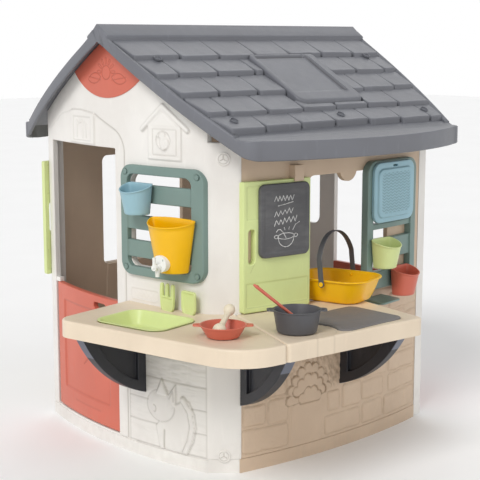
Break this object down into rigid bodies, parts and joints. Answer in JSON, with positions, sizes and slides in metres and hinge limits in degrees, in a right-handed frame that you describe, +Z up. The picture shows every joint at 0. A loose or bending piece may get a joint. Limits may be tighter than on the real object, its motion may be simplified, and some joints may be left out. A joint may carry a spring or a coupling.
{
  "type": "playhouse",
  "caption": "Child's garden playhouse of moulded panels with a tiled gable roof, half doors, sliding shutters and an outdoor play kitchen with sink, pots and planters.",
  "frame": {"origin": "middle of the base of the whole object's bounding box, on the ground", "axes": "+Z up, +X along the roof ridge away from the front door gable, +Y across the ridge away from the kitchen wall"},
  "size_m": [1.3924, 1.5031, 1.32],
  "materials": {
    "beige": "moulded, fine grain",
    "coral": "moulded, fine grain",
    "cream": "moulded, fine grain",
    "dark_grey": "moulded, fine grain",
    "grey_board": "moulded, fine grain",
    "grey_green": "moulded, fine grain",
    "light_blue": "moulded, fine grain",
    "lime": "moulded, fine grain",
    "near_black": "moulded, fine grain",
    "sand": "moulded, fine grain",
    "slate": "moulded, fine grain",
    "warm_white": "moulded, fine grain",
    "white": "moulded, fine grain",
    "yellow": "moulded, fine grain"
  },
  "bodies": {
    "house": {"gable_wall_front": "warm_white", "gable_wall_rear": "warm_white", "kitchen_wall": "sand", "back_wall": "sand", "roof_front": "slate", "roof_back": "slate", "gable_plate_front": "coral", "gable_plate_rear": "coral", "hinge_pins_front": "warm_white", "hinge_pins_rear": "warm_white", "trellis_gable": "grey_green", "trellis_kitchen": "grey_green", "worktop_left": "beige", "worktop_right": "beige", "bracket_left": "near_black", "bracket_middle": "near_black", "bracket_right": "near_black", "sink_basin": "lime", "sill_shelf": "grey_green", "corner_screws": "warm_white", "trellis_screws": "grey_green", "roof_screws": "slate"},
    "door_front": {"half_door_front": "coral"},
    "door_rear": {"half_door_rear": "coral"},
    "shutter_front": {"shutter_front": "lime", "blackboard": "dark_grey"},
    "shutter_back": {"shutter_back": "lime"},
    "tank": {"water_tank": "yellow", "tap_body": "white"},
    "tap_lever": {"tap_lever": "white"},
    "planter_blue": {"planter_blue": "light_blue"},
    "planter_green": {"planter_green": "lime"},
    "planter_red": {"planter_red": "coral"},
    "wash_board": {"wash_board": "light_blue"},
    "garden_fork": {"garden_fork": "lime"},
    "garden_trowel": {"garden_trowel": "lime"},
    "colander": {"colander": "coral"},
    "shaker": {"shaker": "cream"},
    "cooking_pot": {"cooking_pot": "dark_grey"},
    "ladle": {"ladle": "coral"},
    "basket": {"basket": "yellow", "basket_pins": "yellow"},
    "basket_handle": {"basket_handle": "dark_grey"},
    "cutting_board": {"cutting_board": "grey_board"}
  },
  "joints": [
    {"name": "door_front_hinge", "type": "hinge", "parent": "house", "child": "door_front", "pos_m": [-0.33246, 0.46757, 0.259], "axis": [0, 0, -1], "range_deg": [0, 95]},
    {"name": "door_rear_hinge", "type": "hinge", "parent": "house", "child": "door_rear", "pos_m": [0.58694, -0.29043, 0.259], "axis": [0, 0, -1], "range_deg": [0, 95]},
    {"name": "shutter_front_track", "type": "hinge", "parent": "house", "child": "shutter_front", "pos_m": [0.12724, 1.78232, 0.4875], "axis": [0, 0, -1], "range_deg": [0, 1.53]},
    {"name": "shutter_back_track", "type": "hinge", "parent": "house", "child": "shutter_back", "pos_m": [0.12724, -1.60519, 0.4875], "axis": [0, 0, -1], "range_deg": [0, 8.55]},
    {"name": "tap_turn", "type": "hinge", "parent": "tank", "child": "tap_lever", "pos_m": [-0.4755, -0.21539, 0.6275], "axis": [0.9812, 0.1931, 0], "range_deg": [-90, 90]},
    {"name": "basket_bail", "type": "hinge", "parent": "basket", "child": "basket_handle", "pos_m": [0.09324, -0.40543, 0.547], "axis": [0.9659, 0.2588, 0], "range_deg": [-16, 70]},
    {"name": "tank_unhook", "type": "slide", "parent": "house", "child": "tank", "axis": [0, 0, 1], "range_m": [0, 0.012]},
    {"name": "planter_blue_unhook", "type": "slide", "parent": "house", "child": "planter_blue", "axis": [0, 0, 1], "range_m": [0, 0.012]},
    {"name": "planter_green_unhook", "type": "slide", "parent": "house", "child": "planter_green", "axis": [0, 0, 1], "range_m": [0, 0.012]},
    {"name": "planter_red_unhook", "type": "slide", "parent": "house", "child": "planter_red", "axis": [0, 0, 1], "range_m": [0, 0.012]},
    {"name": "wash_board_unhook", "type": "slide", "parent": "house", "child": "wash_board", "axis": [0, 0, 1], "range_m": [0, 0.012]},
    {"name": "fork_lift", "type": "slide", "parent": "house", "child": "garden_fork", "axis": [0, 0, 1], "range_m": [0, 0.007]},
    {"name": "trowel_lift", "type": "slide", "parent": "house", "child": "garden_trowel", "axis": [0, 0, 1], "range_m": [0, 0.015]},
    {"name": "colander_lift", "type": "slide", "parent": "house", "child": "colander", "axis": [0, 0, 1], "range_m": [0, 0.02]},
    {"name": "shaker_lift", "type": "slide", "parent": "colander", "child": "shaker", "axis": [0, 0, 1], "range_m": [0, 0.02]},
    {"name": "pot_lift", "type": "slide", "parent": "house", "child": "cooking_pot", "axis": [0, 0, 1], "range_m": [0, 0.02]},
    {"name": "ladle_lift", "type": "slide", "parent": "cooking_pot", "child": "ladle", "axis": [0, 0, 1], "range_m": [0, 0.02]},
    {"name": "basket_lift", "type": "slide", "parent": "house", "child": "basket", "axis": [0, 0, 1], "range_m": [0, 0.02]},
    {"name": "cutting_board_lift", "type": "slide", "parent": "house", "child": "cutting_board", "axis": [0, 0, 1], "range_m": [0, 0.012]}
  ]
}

WORK INSTRUCTIONS>
All of the material above needs to be copied exactly.

SOLUTION TO THIS PROBLEM>
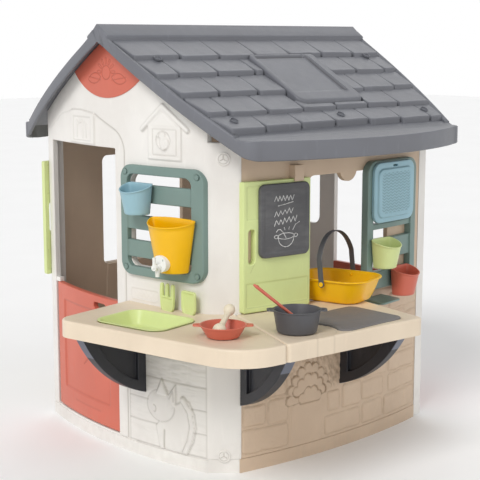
Break this object down into rigid bodies, parts and joints. Answer in JSON, with positions, sizes and slides in metres and hinge limits in degrees, in a right-handed frame that you describe, +Z up. The picture shows every joint at 0. A loose or bending piece may get a joint. Limits may be tighter than on the real object, its motion may be simplified, and some joints may be left out. A joint may carry a spring or a coupling.
{
  "type": "playhouse",
  "caption": "Child's garden playhouse of moulded panels with a tiled gable roof, half doors, sliding shutters and an outdoor play kitchen with sink, pots and planters.",
  "frame": {"origin": "middle of the base of the whole object's bounding box, on the ground", "axes": "+Z up, +X along the roof ridge away from the front door gable, +Y across the ridge away from the kitchen wall"},
  "size_m": [1.3924, 1.5031, 1.32],
  "materials": {
    "beige": "moulded, fine grain",
    "coral": "moulded, fine grain",
    "cream": "moulded, fine grain",
    "dark_grey": "moulded, fine grain",
    "grey_board": "moulded, fine grain",
    "grey_green": "moulded, fine grain",
    "light_blue": "moulded, fine grain",
    "lime": "moulded, fine grain",
    "near_black": "moulded, fine grain",
    "sand": "moulded, fine grain",
    "slate": "moulded, fine grain",
    "warm_white": "moulded, fine grain",
    "white": "moulded, fine grain",
    "yellow": "moulded, fine grain"
  },
  "bodies": {
    "house": {"gable_wall_front": "warm_white", "gable_wall_rear": "warm_white", "kitchen_wall": "sand", "back_wall": "sand", "roof_front": "slate", "roof_back": "slate", "gable_plate_front": "coral", "gable_plate_rear": "coral", "hinge_pins_front": "warm_white", "hinge_pins_rear": "warm_white", "trellis_gable": "grey_green", "trellis_kitchen": "grey_green", "worktop_left": "beige", "worktop_right": "beige", "bracket_left": "near_black", "bracket_middle": "near_black", "bracket_right": "near_black", "sink_basin": "lime", "sill_shelf": "grey_green", "corner_screws": "warm_white", "trellis_screws": "grey_green", "roof_screws": "slate"},
    "door_front": {"half_door_front": "coral"},
    "door_rear": {"half_door_rear": "coral"},
    "shutter_front": {"shutter_front": "lime", "blackboard": "dark_grey"},
    "shutter_back": {"shutter_back": "lime"},
    "tank": {"water_tank": "yellow", "tap_body": "white"},
    "tap_lever": {"tap_lever": "white"},
    "planter_blue": {"planter_blue": "light_blue"},
    "planter_green": {"planter_green": "lime"},
    "planter_red": {"planter_red": "coral"},
    "wash_board": {"wash_board": "light_blue"},
    "garden_fork": {"garden_fork": "lime"},
    "garden_trowel": {"garden_trowel": "lime"},
    "colander": {"colander": "coral"},
    "shaker": {"shaker": "cream"},
    "cooking_pot": {"cooking_pot": "dark_grey"},
    "ladle": {"ladle": "coral"},
    "basket": {"basket": "yellow", "basket_pins": "yellow"},
    "basket_handle": {"basket_handle": "dark_grey"},
    "cutting_board": {"cutting_board": "grey_board"}
  },
  "joints": [
    {"name": "door_front_hinge", "type": "hinge", "parent": "house", "child": "door_front", "pos_m": [-0.33246, 0.46757, 0.259], "axis": [0, 0, -1], "range_deg": [0, 95]},
    {"name": "door_rear_hinge", "type": "hinge", "parent": "house", "child": "door_rear", "pos_m": [0.58694, -0.29043, 0.259], "axis": [0, 0, -1], "range_deg": [0, 95]},
    {"name": "shutter_front_track", "type": "hinge", "parent": "house", "child": "shutter_front", "pos_m": [0.12724, 1.78232, 0.4875], "axis": [0, 0, -1], "range_deg": [0, 1.53]},
    {"name": "shutter_back_track", "type": "hinge", "parent": "house", "child": "shutter_back", "pos_m": [0.12724, -1.60519, 0.4875], "axis": [0, 0, -1], "range_deg": [0, 8.55]},
    {"name": "tap_turn", "type": "hinge", "parent": "tank", "child": "tap_lever", "pos_m": [-0.4755, -0.21539, 0.6275], "axis": [0.9812, 0.1931, 0], "range_deg": [-90, 90]},
    {"name": "basket_bail", "type": "hinge", "parent": "basket", "child": "basket_handle", "pos_m": [0.09324, -0.40543, 0.547], "axis": [0.9659, 0.2588, 0], "range_deg": [-16, 70]},
    {"name": "tank_unhook", "type": "slide", "parent": "house", "child": "tank", "axis": [0, 0, 1], "range_m": [0, 0.012]},
    {"name": "planter_blue_unhook", "type": "slide", "parent": "house", "child": "planter_blue", "axis": [0, 0, 1], "range_m": [0, 0.012]},
    {"name": "planter_green_unhook", "type": "slide", "parent": "house", "child": "planter_green", "axis": [0, 0, 1], "range_m": [0, 0.012]},
    {"name": "planter_red_unhook", "type": "slide", "parent": "house", "child": "planter_red", "axis": [0, 0, 1], "range_m": [0, 0.012]},
    {"name": "wash_board_unhook", "type": "slide", "parent": "house", "child": "wash_board", "axis": [0, 0, 1], "range_m": [0, 0.012]},
    {"name": "fork_lift", "type": "slide", "parent": "house", "child": "garden_fork", "axis": [0, 0, 1], "range_m": [0, 0.007]},
    {"name": "trowel_lift", "type": "slide", "parent": "house", "child": "garden_trowel", "axis": [0, 0, 1], "range_m": [0, 0.015]},
    {"name": "colander_lift", "type": "slide", "parent": "house", "child": "colander", "axis": [0, 0, 1], "range_m": [0, 0.02]},
    {"name": "shaker_lift", "type": "slide", "parent": "colander", "child": "shaker", "axis": [0, 0, 1], "range_m": [0, 0.02]},
    {"name": "pot_lift", "type": "slide", "parent": "house", "child": "cooking_pot", "axis": [0, 0, 1], "range_m": [0, 0.02]},
    {"name": "ladle_lift", "type": "slide", "parent": "cooking_pot", "child": "ladle", "axis": [0, 0, 1], "range_m": [0, 0.02]},
    {"name": "basket_lift", "type": "slide", "parent": "house", "child": "basket", "axis": [0, 0, 1], "range_m": [0, 0.02]},
    {"name": "cutting_board_lift", "type": "slide", "parent": "house", "child": "cutting_board", "axis": [0, 0, 1], "range_m": [0, 0.012]}
  ]
}